Sonntag, 29.05.2022 10:48 Uhr

Hell is paved with good intentions

Verantwortlicher Autor: Nadejda Komendantova Theater an der Wien, 28.02.2022, 20:52 Uhr
Presse-Ressort von: Dr. Nadejda Komendantova Bericht 5863x gelesen

Theater an der Wien [ENA] Hell is paved with good intentions is the sentence which is attributed to the English writer of the 18th century Samuel Johnson who said this sentence in 1755. This sentence could be also applied to the action of the mother of Jenufa in the opera performed by the Theater an der Wien. Jenufa is the oper of Leoš Janáček which was written by the end of the 19th century.

From the best case for her daughter, she is killing the baby which was born outside the marriage, a shameful and indecent situation according to the morality of that time. But this act lays as a heavy burden to the conciseness of the mother of Jenufa and still becomes known with the following up penalty. But besides the wonderful music and colorful decorations the idea of the opera of Jenufa is not the moral preaching about actions of the mother of Jenufa but about the personality of Jenufa herself.

Jenufa is a treasure – beautiful, good hearted, intelligent, careful. But somehow, she is not lucky in meeting people on her way who would really care for her. Her fiancé is an alcoholic who is mistreating and abusing her. He finally leaves her with the baby even without wish to see the baby. Her second fiancé is ready to damage her face to guarantee that she would not be attractive to another one with the scarf on the face. Her mother is ignoring her callings for help when she was sick. And Jenufa is forgiving them all. And this is the question is it the gratitude and the strength of the character or does it open the way of mistreatment and unfair behavior towards her.

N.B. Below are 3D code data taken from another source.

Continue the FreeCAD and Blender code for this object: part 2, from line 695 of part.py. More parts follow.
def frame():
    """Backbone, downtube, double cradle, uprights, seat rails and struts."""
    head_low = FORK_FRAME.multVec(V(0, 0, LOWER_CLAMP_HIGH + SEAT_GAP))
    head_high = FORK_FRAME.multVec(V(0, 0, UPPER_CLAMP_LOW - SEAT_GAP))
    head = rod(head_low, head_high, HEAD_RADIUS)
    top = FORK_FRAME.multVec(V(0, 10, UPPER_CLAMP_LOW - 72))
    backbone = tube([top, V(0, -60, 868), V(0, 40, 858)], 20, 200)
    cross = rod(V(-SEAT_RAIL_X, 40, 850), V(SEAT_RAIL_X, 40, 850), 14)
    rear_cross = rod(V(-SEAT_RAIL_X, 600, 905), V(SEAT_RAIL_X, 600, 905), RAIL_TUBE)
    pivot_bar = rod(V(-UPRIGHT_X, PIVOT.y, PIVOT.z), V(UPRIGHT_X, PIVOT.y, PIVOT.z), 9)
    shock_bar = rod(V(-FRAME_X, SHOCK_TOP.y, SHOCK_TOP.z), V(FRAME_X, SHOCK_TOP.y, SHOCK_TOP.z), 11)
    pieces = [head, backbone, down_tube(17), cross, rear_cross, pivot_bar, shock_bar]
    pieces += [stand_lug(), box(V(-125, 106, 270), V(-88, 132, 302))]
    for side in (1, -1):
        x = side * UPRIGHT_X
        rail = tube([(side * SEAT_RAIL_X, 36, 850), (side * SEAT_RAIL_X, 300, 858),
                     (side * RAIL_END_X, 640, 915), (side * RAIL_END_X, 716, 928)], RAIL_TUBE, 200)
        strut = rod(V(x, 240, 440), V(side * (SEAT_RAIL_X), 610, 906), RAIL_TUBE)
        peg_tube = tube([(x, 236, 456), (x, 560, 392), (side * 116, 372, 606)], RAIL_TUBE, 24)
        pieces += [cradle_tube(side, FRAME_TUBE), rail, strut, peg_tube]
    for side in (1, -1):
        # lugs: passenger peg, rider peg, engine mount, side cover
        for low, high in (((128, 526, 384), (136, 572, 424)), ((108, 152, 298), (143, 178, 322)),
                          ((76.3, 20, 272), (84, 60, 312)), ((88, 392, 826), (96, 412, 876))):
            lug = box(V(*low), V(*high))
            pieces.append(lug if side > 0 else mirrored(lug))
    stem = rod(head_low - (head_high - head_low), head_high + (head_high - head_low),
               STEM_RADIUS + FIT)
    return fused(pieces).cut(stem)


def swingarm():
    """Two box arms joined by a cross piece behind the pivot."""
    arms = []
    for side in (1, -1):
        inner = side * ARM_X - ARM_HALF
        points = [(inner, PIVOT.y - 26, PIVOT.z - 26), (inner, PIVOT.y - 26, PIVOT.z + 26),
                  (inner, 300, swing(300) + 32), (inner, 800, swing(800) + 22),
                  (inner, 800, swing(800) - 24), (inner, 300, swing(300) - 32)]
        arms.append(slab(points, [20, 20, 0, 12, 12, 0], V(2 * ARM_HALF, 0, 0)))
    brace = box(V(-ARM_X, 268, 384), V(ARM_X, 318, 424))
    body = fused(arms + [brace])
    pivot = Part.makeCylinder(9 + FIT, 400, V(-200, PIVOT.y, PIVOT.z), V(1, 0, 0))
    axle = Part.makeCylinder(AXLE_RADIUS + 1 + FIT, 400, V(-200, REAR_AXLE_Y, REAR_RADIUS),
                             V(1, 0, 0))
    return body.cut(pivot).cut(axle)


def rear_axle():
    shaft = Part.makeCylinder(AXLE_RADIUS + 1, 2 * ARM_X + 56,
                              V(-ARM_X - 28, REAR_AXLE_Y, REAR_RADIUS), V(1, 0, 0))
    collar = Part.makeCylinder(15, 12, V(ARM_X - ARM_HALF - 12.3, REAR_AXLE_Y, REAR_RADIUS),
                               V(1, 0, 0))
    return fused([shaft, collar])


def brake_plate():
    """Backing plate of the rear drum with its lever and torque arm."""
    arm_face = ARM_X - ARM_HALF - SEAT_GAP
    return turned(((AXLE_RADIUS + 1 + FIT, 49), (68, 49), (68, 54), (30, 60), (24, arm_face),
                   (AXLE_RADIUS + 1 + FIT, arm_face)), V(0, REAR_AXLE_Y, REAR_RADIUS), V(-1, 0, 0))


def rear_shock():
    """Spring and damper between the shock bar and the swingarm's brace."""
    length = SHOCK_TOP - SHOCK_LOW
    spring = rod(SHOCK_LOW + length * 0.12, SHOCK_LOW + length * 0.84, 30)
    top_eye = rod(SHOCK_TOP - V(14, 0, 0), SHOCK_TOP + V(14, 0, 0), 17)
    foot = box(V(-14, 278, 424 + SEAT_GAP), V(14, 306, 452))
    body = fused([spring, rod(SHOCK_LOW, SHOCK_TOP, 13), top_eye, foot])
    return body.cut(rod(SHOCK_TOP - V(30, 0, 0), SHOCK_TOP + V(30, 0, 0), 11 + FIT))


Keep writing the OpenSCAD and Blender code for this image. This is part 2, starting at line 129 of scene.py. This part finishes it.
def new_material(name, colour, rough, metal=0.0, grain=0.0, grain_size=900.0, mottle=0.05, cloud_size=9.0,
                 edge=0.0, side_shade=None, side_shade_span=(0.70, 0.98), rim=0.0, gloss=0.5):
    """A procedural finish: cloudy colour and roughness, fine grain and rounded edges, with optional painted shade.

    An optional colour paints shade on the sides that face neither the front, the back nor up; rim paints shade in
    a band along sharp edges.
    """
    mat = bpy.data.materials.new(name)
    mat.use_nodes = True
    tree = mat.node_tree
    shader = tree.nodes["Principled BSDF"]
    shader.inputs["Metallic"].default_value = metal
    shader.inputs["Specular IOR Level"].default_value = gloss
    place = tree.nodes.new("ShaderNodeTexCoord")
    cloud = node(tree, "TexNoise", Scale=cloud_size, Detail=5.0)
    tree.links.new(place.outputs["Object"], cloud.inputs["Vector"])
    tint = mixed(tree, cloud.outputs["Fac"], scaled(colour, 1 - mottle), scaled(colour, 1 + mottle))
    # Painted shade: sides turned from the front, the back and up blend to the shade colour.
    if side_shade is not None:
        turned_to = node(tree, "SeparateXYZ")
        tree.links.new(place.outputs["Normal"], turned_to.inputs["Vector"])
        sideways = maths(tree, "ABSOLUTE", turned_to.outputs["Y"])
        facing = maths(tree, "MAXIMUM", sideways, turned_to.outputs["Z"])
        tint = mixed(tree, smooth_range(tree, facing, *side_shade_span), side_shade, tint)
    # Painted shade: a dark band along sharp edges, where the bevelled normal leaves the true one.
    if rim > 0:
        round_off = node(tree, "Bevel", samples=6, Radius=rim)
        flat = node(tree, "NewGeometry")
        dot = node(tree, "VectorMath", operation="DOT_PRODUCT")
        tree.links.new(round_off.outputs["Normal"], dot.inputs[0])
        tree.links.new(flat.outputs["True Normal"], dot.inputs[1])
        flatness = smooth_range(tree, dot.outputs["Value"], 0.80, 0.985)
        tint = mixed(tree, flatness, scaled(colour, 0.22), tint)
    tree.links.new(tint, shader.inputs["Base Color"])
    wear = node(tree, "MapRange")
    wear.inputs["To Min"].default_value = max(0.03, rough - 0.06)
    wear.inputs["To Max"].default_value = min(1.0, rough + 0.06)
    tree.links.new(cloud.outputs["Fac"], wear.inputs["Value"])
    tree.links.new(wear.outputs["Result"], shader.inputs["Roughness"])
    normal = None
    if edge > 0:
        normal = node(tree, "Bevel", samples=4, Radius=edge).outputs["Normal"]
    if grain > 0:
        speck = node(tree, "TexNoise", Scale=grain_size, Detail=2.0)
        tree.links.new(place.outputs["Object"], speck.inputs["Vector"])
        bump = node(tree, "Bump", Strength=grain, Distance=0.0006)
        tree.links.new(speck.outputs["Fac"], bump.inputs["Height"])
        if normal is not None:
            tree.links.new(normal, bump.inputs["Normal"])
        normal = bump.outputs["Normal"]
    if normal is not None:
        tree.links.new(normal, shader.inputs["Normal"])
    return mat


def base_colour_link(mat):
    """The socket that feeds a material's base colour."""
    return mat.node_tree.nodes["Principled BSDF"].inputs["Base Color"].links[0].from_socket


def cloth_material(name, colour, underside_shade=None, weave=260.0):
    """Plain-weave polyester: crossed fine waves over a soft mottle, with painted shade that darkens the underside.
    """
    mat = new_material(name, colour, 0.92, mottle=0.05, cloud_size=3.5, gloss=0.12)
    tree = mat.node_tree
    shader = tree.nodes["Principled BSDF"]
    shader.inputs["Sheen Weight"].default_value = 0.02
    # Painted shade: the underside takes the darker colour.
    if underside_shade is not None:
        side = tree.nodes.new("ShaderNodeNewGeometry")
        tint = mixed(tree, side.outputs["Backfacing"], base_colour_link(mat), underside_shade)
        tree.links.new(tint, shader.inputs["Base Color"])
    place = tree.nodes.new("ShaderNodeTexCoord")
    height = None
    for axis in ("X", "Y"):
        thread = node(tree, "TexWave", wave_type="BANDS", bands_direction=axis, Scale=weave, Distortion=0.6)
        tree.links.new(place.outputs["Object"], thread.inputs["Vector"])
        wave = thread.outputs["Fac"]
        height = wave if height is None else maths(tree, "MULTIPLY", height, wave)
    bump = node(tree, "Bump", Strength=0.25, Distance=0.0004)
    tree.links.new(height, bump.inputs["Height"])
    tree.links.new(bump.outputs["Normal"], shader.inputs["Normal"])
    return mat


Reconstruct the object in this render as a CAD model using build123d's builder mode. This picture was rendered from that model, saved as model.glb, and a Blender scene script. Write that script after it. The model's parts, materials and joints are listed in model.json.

Anyways Jenufa is a fantastic excursion into the Czech village of the nineteenth century and relationships among peasants showing their hard life but also their interests, fests, interactions and beaty of the soul. The role of Jenufa is performed by Svetlana Aksenova, the Russian soprano singer who fantastically performed this challenging role. Prior to Jenufa Svetlana was singing the role of Lisa in Tschaikowskis Pique Dame and the role of Rusalka in the Dvořáks opera Rusalka. She is also known for singing so challenging roles as Cio-Cio-San in Puccinis Madama Butterfly and Elisabeth in Wagners Tannhäuser.